Neutron-Proton Mass Difference According to the Bound-State Model

Abstract

The proton must be heavier than the neutron according to any correct calculation treating them as pionnucleon bound states whose masses are shifted because of one-photon-exchange corrections to the binding forces, and which takes into account no particles other than pions and nucleons. The reason is simply that only the neutron can contain two charged constituents, $p$ and ${\pi }^{-}$, and that both the electric and the magnetic forces between these are attractive, thus binding the neutron more tightly. Dashen's previous calculation of this effect was based on an unreliable variant of the Dashen-Frautschi method for eliminating infrared divergences; the sources of the mistakes in that calculation are pointed out.
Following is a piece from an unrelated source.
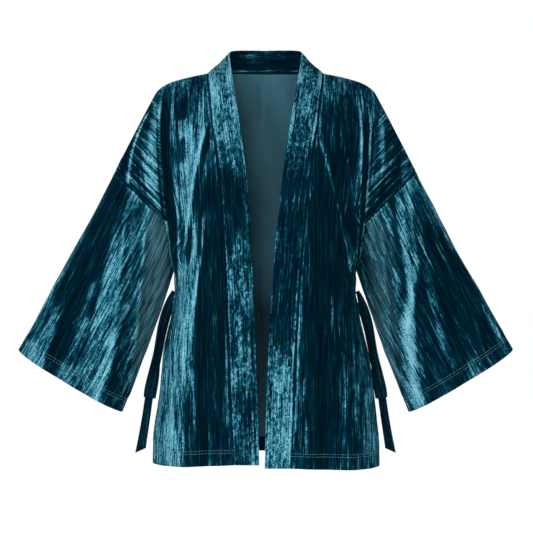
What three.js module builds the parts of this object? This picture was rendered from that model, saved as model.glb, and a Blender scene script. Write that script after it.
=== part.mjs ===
import * as THREE from "three";

// Open-fronted kimono jacket in velvet, filled out as it is worn, with the sleeves hanging from lowered arms.
// Millimetres. +Z is up, -Y is the front, +X is the wearer's left. The origin is midway between the two points
// where the shoulder seams meet the neckband, the level at which the wearer's shoulders carry the jacket.

// Cloth and making
const CLOTH = 1.5; // velvet with its pile
const BAND = 3.2; // neckband, folded double
const TIE = 2.4; // tie strap, a flat tube
const HEM = 28; // turned-up hem of body and sleeves
const HEM_STEP = 1.5; // height over which the hem's second layer ends
const SEAM_HALF = 0.15; // each piece stops this far short of its seam line

// How finely each piece is divided
const BODY_ROWS = 13; // hem to underarm
const ARMHOLE_ROWS = 12; // underarm to shoulder seam
const PANEL_COLUMNS = 16; // front edge or neck point to side seam
const NECK_COLUMNS = 6; // centre back to neck point
const SLEEVE_ROWS = 12; // armhole to cuff
const BAND_COLUMNS = 4; // seam to folded edge
const STRAP_STEPS = 2; // between two rows of a tie's table

// Length and shape of the body
const HEM_Z = -702;
const HEM_DROP = { right: 0, left: 6 }; // the wearer's left front hangs a little lower
const HEM_SIDE_DIP = 8; // the hem hangs lower at the side seams
const NECK_POINT = { x: 105, y: 5, z: 0 };
const SLEEVE_TOP = { x: 275.5, y: 3, z: -180 }; // dropped shoulder point, on top of the arm
const UNDERARM = { x: 148.5, y: 3, z: -306 };
const FULLNESS = 2.35; // superellipse power of a body section
const CORNER_EASE = 4; // how fast the corner at the neck point dies out below the neckline
const EASE_STEPS = 3; // samples to each side when it is eased
const WAIST_PINCH = { z: -399, depth: 4, height: 15, reach: 9 }; // where the ties draw the side seams in
const SQUARE_RISE = 1.8; // how soon above the underarm a body section flattens towards the shoulder line
const BLADE = 1.4; // how far down the back and chest stay full below the shoulder line

// Neckband seam of one front, from hem (at 0) past the underarm level (1) to the shoulder seam (2), then round
// the neck to the centre back (3). The front edges hang a little to the wearer's right, by shift.
const BAND_SEAM = [
  { at: 0.0, x: 51, y: -124, z: -702, shift: -6 },
  { at: 0.5, x: 58, y: -119, z: -516, shift: -6 },
  { at: 1.0, x: 68, y: -120, z: -330, shift: -4 },
  { at: 1.3, x: 77, y: -117, z: -220, shift: -2 },
  { at: 1.47, x: 84, y: -106, z: -160, shift: -1.5 },
  { at: 1.64, x: 93, y: -84, z: -100, shift: -1 },
  { at: 1.83, x: 101, y: -44, z: -38, shift: -0.5 },
  { at: 2.0, x: NECK_POINT.x, y: NECK_POINT.y, z: NECK_POINT.z, shift: 0 },
  { at: 2.25, x: 97, y: 34, z: 4, shift: 0 },
  { at: 2.5, x: 75, y: 54, z: 6, shift: 0 },
  { at: 2.75, x: 40, y: 67, z: 7, shift: 0 },
  { at: 3.0, x: 0, y: 71, z: 7, shift: 0 },
];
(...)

On the basis of the pion-nucleon bound-state picture, we give a simple and physically well-based estimate of the Coulomb contribution to the mass splitting in terms of the pion and nucleon form factors; as compared with experiment it has the right order of magnitude but necessarily the wrong sign. The magnetic energy is more difficult to estimate, apart from its sign; but it is probably much smaller. We conclude that a consistent calculation, if it is to be successful, must include other baryons and mesons. As a by-product we obtain a simple dynamical interpretation of the fact that the neutron's charge form factor is very small.